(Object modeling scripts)
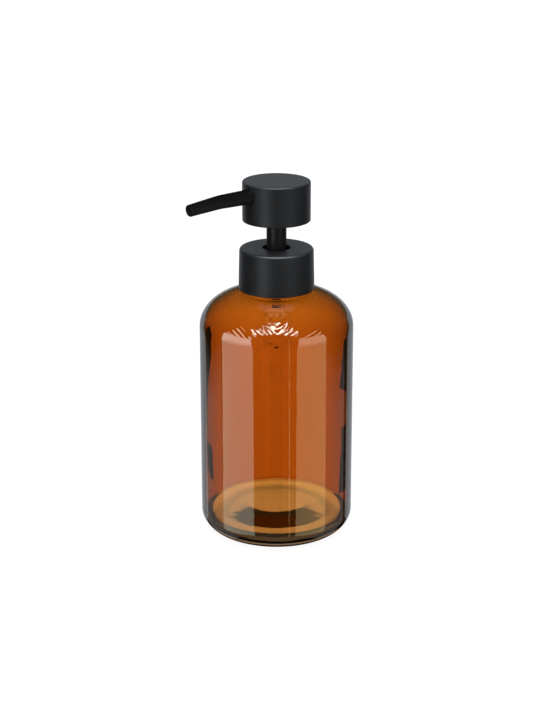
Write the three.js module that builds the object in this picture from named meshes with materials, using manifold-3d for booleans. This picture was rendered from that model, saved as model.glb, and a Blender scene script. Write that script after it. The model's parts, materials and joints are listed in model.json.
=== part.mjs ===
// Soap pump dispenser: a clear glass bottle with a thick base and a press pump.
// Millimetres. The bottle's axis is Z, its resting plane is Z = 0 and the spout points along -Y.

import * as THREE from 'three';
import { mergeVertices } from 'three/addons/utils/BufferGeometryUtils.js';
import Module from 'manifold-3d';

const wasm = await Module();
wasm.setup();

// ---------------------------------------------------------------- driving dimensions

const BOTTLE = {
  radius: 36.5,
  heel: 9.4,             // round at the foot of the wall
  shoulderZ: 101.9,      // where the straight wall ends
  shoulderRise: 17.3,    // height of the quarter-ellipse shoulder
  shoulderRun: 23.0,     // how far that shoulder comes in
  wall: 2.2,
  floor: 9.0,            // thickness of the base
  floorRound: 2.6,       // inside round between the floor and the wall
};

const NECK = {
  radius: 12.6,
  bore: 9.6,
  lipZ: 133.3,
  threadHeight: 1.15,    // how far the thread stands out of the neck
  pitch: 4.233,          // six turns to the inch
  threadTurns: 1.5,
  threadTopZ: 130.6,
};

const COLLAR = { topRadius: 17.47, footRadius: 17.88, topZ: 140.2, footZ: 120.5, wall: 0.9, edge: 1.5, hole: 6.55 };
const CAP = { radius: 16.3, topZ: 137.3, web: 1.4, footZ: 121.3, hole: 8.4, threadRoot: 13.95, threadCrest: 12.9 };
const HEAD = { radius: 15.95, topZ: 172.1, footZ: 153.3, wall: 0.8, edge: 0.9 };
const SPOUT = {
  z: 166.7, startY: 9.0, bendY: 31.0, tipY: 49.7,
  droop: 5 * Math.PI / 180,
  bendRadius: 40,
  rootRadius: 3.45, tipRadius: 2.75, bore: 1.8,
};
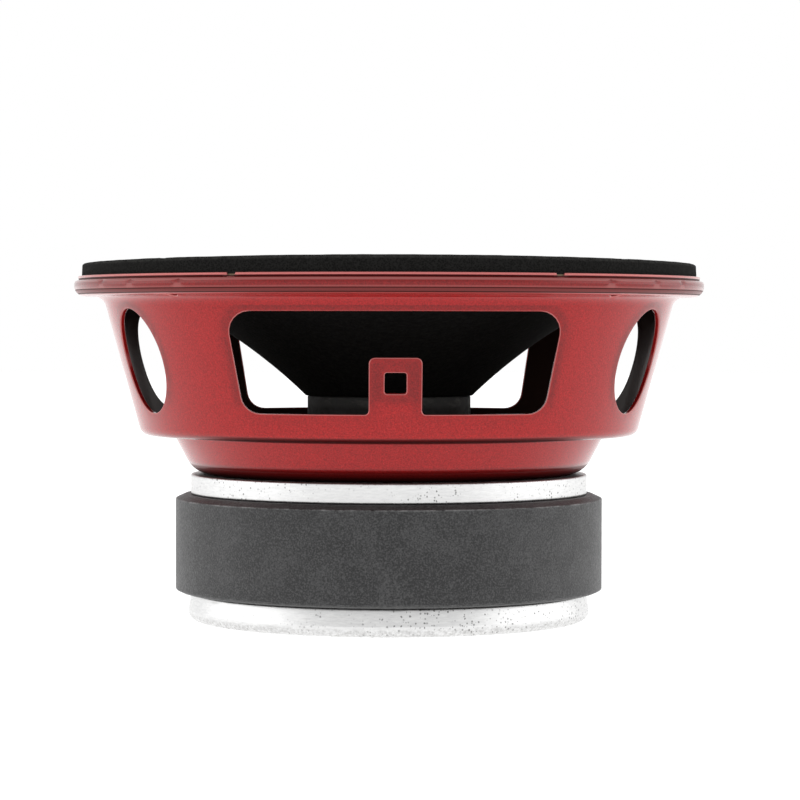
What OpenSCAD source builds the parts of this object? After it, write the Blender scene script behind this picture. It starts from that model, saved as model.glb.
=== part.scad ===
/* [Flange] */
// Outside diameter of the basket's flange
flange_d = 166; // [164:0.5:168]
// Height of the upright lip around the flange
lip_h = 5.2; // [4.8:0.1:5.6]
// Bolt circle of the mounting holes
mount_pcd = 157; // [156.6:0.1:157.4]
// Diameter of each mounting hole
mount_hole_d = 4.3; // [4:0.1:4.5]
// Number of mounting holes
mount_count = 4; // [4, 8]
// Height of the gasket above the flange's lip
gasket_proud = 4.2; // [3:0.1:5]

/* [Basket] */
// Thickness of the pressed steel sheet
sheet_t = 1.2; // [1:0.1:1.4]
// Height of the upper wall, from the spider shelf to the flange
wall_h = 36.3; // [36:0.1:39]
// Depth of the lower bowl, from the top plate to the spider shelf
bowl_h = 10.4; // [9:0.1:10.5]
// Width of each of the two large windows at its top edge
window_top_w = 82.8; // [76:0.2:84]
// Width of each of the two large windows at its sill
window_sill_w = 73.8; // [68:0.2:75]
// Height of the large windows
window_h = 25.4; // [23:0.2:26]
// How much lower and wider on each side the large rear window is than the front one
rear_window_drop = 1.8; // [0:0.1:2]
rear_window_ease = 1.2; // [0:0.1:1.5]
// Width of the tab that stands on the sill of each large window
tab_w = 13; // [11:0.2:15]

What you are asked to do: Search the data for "manifold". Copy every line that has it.

The solution:
Write the three.js module that builds the object in this picture from named meshes with materials, using manifold-3d for booleans. This picture was rendered from that model, saved as model.glb, and a Blender scene script. Write that script after it. The model's parts, materials and joints are listed in model.json.
import Module from 'manifold-3d';